Secondo il rapporto della Ragioneria Generale dello Stato, già nei prossimi anni si vedrà un calo dell’importo delle pensioni, calo che colpirà soprattutto i lavoratori autonomi: tenendo conto dell’aumento negli ultimi anni - dietro richiesta dei datori di lavoro - dei “lavoratori autonomi” e della variabilità delle tipologie contrattuali che un individuo può incontrare nel corso della propria vita lavorativa, il dato rende le nuove generazioni sempre più nervose. In particolare, si calcola che entro i prossimi 10 anni, il lavoratore autonomo finirà con il guadagnare il 51% lordo dello stipendio attuale e entro 20 anni il 47%. Anche le pensioni dei lavoratori dipendenti scenderanno, anche se ad un ritmo minore, ma le difficoltà di entrata nel mondo del lavoro, la precarietà contrattuale e i contratti atipici renderanno il conteggio a fine carriera lavorativa sempre più complicato ed il pensionamento una fonte di ulteriore stress e frustrazione a completamento di una vita lavorativa già difficile.

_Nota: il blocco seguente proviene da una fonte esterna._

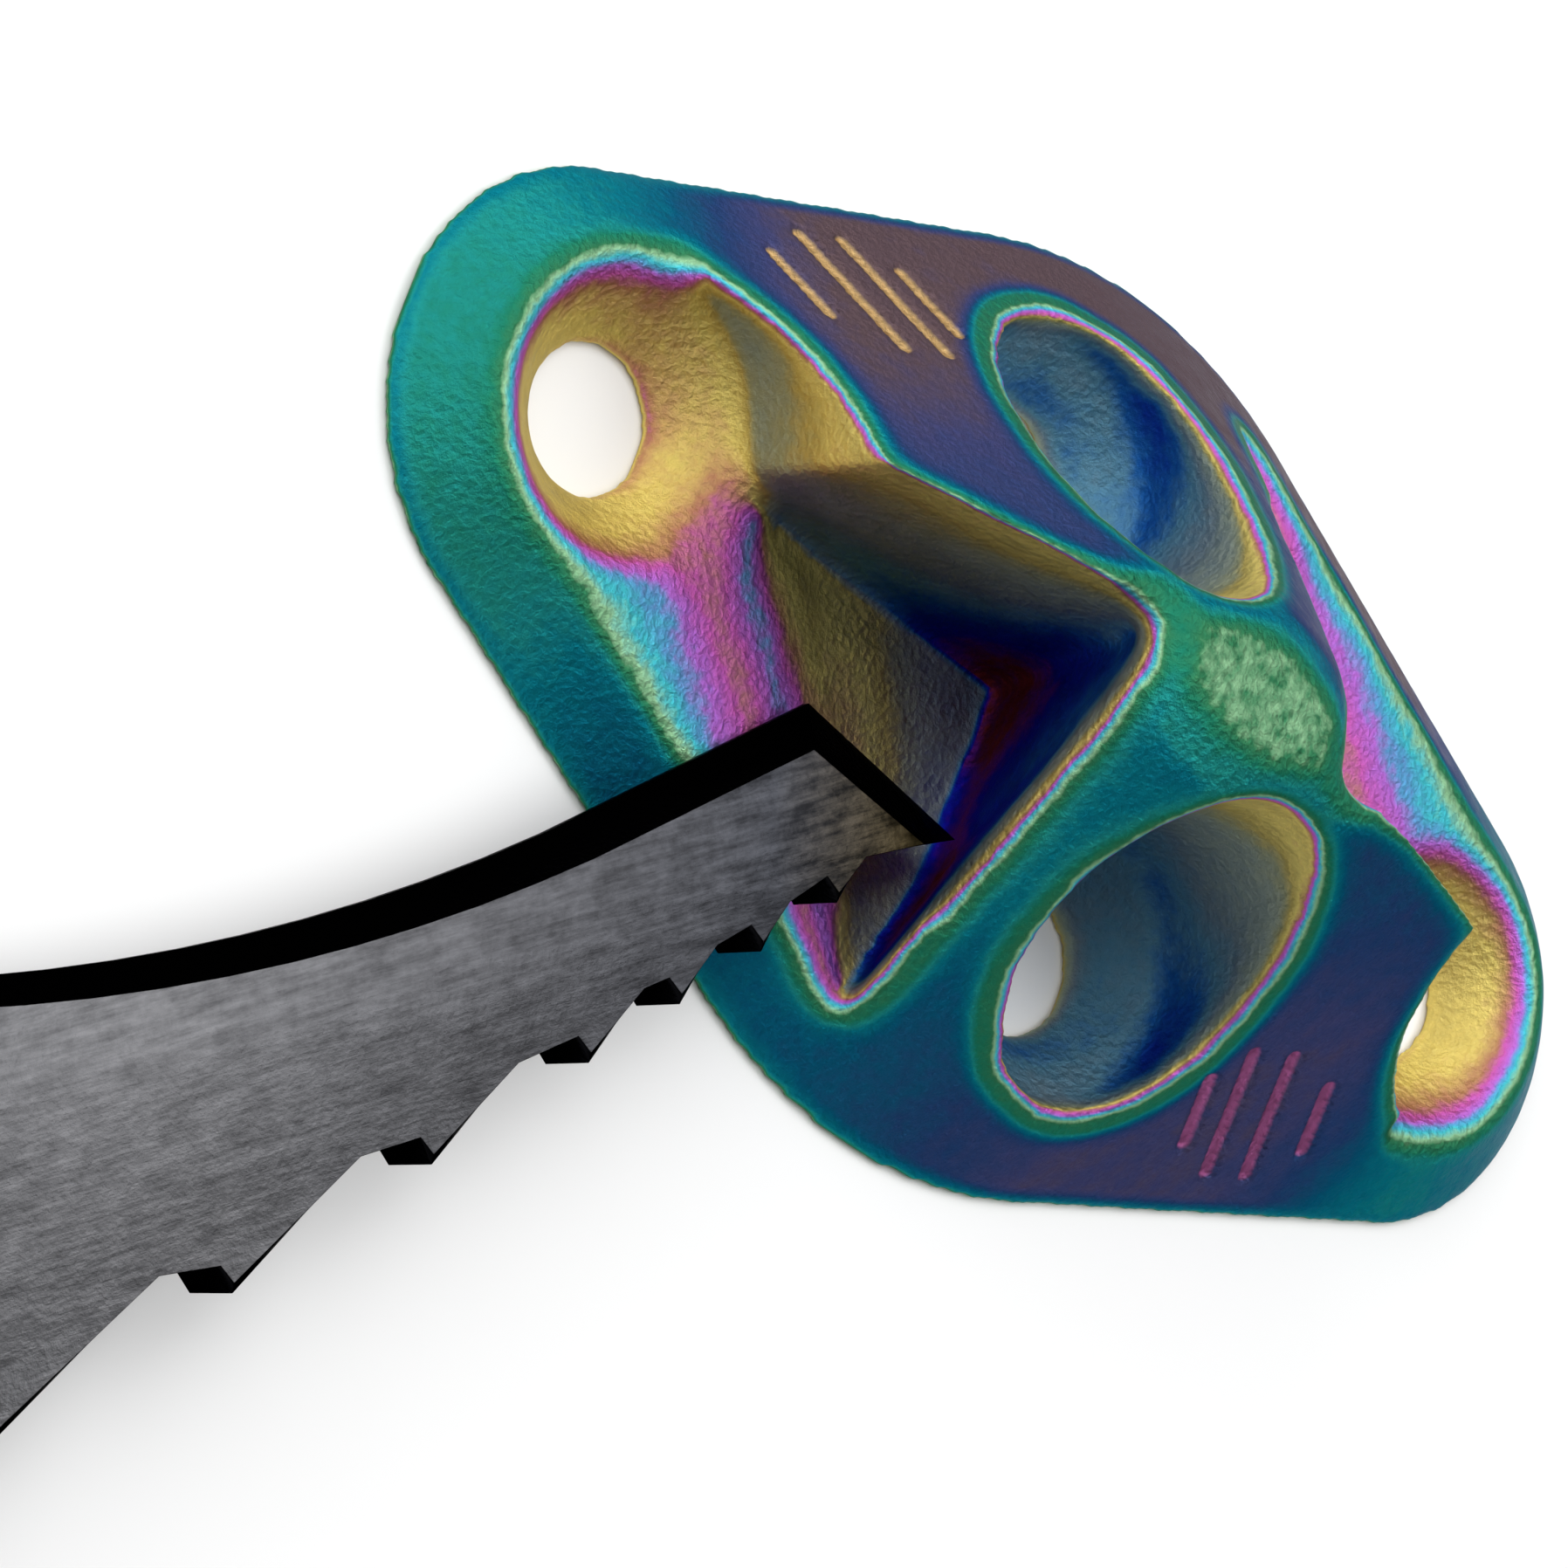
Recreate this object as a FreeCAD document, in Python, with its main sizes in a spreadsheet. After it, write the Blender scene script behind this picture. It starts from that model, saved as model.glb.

Anche i dipendenti pubblici temono le complicazioni in uscita, a causa del precariato ormai diffuso e della difficoltà di destinare una parte dello stipendio al risparmio o alla previdenza complementare.

La possibilità di integrare la propria pensione attraverso istituzioni private è un argomento non facile per i lavoratori: spesso non hanno idea di come funzionino e quasi una persona su tre semplicemente non si fida, per non parlare del 40% che non si può permettere di accantonare una quota dello stipendio.

È particolarmente interessante e preoccupante il dato che rivela come spesso i lavoratori giovani non accedano a questi servizio ritenendo di essere troppo giovani per pensare alla pensione, mentre i lavoratori over 35 pur volendo iniziare a pensare al proprio pensionamento, non possono permettersi la previdenza complementare. Una scarsa consapevolezza del proprio percorso lavorativo, unita forse ad una mancanza di fiducia nel futuro, portano i lavoratori italiani a non provvedere alla propria vecchiaia in maniera adeguata: secondo una recente ricerca Natixis Global Asset Management, si prevede che solo un sesto dei lavoratori di oggi potranno contare su entrate adeguate per mantenere uno stile di vita decoroso nell’età pensionabile.

Il problema sembra essere che i cambiamenti occorsi negli ultimi anni hanno reso inutili i vecchi schemi, portando i consumatori in una situazione in cui devono trovare nuove soluzioni e nuovi metodi per creare i propri “portafogli previdenziali”.

I cambiamenti sono ancora in corso, la situazione futura non è chiara e la fiducia come consumatori e lavoratori - tra i giovani ma non solo - vacilla.

Quattro giovani su 10 sono preoccupati di trascorrere una vecchiaia in serie ristrettezze economiche, spesso con la paura di non riuscire comunque a rimediare, a causa di uno stipendio basso o di un percorso lavorativo difficile.

Insomma, lo smantellamento dello stato sociale tradizionale, cominciato a fine anni novanta con una evidente leggerezza politica, ha cominciato a mietere le prime vittime e il domani appare sempre più come una precaria incognita.

Urge una riforma complessiva del mondo del lavoro e della previdenza in quanto anche gli ultimi recentissimi tentativi operati dall’ex ministro Fornero hanno dimostrato evidenti limiti - leggi esodati e precari rimasti precari- ed un respiro assai corto. L’Italia aspetta ancora, ma ormai è allo stremo.